■ EXERCISE DETAILS ■
Lines that include the word "origin" are the ones to copy.

■ ■ ■ ■

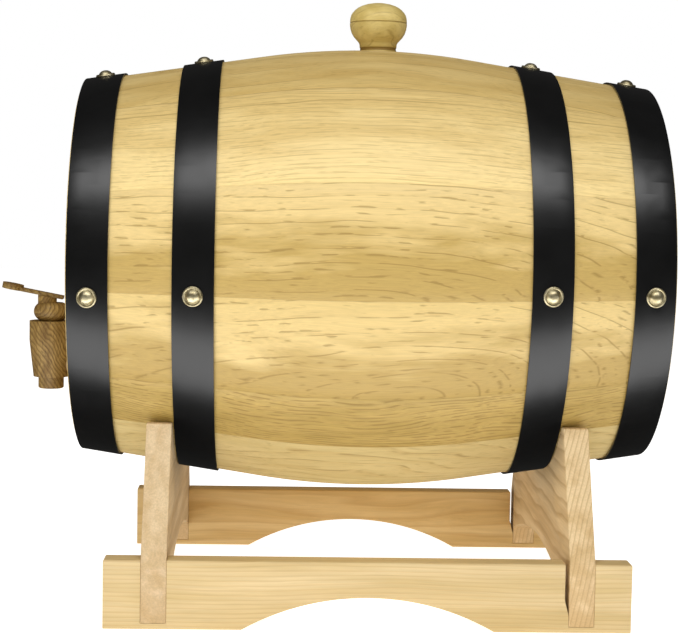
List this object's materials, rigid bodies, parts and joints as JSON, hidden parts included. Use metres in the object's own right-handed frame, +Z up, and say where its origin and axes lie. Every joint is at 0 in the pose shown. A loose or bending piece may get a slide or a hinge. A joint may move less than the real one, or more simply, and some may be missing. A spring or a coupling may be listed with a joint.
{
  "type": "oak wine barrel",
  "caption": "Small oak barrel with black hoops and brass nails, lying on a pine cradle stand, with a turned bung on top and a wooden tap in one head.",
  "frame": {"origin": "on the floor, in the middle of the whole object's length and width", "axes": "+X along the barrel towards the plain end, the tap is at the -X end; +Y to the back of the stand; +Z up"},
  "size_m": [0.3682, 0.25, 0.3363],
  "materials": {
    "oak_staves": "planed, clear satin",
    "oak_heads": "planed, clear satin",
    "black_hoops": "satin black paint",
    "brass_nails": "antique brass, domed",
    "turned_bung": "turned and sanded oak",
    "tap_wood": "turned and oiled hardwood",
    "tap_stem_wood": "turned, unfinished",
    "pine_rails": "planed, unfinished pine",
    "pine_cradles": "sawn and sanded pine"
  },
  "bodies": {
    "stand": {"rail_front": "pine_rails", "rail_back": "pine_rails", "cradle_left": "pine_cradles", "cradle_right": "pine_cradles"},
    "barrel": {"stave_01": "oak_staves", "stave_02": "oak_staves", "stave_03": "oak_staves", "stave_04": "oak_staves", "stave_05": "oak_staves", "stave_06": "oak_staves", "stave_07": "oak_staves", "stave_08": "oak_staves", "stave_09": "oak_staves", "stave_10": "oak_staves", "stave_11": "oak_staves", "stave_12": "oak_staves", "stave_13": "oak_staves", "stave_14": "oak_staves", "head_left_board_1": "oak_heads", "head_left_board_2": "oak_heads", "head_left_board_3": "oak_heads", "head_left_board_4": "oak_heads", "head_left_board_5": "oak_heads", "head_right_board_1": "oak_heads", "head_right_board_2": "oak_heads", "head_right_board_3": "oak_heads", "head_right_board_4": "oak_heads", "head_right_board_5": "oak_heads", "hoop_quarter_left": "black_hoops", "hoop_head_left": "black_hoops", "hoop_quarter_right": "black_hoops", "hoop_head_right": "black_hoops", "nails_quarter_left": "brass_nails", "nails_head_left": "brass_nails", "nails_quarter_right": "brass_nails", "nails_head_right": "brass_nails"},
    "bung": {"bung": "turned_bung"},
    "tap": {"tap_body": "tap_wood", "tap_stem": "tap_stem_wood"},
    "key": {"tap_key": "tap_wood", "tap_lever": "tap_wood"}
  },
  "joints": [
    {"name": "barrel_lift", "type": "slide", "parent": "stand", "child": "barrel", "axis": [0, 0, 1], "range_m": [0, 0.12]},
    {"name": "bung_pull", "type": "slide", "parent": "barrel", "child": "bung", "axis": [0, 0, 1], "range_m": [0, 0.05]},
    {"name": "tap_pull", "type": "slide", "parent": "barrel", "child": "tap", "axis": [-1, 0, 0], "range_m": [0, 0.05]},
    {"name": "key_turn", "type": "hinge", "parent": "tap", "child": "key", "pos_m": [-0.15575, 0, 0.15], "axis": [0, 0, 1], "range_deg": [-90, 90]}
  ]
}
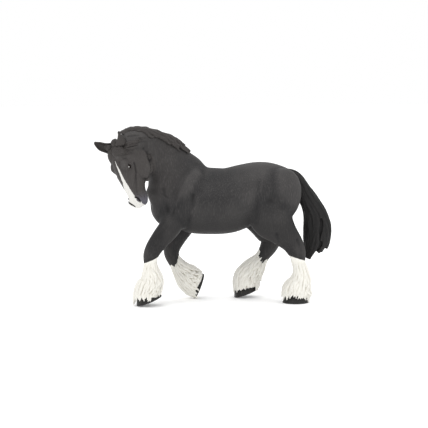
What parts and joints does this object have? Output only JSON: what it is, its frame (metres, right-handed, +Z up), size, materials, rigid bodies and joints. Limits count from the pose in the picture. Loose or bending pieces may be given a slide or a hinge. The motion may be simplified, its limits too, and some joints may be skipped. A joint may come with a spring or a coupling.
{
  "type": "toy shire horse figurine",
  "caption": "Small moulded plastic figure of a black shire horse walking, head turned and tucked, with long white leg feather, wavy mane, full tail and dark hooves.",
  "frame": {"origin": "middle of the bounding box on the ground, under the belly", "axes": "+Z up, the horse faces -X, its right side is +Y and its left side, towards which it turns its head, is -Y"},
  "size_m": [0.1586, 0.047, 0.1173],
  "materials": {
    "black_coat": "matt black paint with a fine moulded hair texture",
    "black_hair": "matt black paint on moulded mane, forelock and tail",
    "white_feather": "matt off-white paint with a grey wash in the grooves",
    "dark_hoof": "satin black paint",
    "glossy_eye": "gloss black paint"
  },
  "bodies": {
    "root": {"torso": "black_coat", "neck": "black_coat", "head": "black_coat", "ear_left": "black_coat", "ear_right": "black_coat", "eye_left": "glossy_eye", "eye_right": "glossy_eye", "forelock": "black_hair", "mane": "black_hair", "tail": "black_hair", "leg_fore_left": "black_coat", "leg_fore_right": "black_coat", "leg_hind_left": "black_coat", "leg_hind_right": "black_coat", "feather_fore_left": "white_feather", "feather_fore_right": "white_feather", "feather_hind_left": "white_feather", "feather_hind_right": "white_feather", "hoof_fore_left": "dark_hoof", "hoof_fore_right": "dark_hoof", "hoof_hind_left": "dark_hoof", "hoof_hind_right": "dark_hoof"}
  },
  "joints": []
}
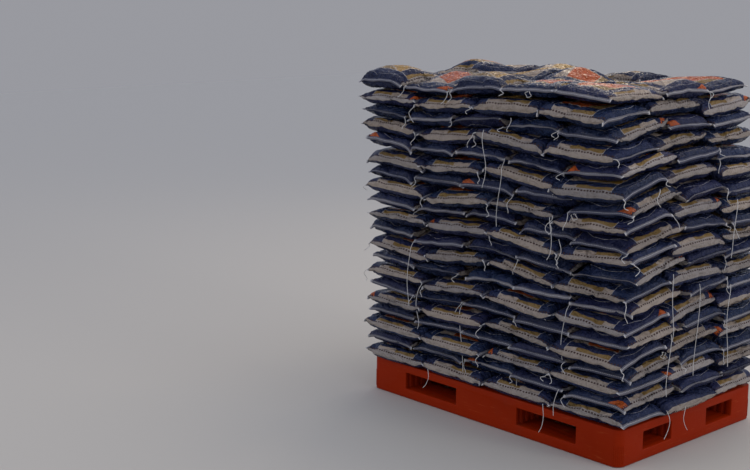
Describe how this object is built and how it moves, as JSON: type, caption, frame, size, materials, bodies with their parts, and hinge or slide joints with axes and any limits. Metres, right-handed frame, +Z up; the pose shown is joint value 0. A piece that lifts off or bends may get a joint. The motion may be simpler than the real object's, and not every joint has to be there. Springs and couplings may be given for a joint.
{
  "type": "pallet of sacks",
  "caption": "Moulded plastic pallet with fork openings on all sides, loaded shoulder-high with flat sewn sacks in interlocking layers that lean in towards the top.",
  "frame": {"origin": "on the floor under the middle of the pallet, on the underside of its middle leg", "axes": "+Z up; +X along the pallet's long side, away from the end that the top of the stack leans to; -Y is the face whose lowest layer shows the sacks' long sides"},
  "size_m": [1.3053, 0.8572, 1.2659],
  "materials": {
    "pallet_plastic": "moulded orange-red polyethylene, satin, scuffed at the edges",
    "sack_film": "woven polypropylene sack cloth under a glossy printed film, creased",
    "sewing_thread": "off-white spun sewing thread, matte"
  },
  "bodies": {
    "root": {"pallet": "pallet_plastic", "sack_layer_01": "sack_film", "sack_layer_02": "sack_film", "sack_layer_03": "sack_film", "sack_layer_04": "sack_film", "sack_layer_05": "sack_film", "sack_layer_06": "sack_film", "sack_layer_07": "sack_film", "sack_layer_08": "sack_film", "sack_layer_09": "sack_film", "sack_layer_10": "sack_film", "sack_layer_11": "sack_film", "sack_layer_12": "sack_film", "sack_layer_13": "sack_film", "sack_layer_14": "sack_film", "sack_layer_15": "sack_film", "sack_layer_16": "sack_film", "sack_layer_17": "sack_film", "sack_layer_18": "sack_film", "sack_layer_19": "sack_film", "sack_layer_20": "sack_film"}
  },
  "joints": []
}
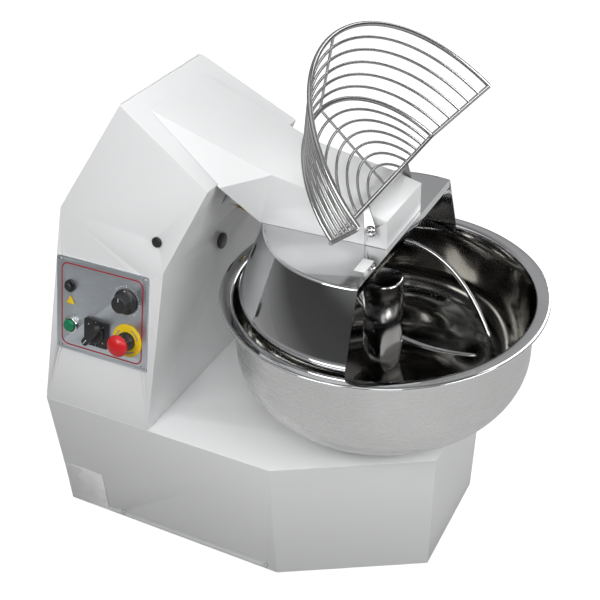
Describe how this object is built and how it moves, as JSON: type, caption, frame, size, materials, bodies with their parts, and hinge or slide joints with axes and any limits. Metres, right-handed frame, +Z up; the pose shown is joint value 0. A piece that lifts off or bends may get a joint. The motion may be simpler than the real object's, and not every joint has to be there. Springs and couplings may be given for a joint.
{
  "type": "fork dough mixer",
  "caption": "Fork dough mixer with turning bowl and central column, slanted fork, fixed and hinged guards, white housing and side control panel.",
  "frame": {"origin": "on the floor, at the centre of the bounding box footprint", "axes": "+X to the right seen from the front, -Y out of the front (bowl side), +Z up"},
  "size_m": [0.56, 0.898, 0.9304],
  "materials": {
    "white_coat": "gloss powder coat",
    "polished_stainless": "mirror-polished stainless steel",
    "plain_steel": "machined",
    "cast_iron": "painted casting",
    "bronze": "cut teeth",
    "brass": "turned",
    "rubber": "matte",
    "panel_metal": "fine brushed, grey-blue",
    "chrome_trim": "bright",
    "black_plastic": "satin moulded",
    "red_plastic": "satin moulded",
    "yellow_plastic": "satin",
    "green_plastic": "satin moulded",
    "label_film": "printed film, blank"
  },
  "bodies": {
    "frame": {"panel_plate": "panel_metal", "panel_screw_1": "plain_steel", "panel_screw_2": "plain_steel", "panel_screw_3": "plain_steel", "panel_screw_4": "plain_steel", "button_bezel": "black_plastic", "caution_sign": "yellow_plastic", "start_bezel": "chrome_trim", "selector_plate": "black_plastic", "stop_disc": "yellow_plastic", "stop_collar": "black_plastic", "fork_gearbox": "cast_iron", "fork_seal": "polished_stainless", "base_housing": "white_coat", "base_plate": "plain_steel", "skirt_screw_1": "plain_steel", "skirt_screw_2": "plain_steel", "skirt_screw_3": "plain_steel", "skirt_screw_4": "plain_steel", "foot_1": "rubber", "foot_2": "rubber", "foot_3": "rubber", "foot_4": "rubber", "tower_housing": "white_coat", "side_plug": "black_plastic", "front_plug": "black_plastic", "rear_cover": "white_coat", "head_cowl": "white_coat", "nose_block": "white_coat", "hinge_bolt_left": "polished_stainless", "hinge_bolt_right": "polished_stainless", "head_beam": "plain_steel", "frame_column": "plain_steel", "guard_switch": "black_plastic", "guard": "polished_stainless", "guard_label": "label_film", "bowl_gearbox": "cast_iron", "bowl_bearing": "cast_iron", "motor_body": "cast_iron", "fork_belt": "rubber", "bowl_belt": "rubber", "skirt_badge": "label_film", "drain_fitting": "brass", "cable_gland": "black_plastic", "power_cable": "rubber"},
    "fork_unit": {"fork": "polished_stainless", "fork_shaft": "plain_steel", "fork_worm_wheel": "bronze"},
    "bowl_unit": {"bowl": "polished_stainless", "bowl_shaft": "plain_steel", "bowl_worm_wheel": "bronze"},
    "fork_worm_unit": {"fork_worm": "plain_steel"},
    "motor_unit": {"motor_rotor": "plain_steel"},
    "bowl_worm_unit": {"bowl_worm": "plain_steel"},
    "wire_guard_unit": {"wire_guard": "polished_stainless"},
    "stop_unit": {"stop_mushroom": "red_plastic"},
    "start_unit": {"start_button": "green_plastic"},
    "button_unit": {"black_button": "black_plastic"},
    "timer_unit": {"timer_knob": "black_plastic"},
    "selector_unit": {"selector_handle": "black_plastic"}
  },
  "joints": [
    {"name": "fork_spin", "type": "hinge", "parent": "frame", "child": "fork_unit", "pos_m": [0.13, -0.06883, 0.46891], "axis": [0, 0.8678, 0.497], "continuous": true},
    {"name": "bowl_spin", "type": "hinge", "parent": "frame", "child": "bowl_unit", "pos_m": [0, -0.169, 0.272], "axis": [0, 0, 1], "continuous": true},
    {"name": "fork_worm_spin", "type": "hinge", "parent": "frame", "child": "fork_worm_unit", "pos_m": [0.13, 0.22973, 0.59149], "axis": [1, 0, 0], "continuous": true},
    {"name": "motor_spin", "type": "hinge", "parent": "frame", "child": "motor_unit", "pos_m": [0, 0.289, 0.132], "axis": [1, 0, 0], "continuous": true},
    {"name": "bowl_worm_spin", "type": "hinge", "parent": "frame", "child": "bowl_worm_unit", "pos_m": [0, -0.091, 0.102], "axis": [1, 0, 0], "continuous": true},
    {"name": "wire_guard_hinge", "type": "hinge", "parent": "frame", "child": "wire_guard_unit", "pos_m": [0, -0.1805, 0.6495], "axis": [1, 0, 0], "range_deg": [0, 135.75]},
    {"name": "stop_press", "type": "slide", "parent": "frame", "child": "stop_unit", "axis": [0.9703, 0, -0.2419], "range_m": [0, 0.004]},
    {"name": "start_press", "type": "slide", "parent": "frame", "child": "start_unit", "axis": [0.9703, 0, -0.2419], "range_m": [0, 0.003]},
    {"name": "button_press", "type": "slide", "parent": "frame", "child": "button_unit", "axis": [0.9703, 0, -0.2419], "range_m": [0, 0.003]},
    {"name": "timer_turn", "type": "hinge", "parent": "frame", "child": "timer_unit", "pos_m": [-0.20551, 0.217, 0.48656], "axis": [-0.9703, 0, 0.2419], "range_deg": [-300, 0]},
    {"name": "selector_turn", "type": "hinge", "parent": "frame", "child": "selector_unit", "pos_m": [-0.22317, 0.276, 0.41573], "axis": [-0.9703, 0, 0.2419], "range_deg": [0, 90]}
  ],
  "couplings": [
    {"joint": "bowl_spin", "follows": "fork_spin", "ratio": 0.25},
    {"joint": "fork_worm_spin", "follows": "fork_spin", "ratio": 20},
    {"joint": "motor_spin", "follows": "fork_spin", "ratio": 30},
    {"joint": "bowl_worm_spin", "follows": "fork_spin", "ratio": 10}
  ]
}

■ ■ ■ ■

■ ANSWER TO THIS EXERCISE ■
List this object's materials, rigid bodies, parts and joints as JSON, hidden parts included. Use metres in the object's own right-handed frame, +Z up, and say where its origin and axes lie. Every joint is at 0 in the pose shown. A loose or bending piece may get a slide or a hinge. A joint may move less than the real one, or more simply, and some may be missing. A spring or a coupling may be listed with a joint.
  "frame": {"origin": "on the floor, in the middle of the whole object's length and width", "axes": "+X along the barrel towards the plain end, the tap is at the -X end; +Y to the back of the stand; +Z up"},
  "frame": {"origin": "middle of the bounding box on the ground, under the belly", "axes": "+Z up, the horse faces -X, its right side is +Y and its left side, towards which it turns its head, is -Y"},
  "frame": {"origin": "on the floor under the middle of the pallet, on the underside of its middle leg", "axes": "+Z up; +X along the pallet's long side, away from the end that the top of the stack leans to; -Y is the face whose lowest layer shows the sacks' long sides"},
  "frame": {"origin": "on the floor, at the centre of the bounding box footprint", "axes": "+X to the right seen from the front, -Y out of the front (bowl side), +Z up"},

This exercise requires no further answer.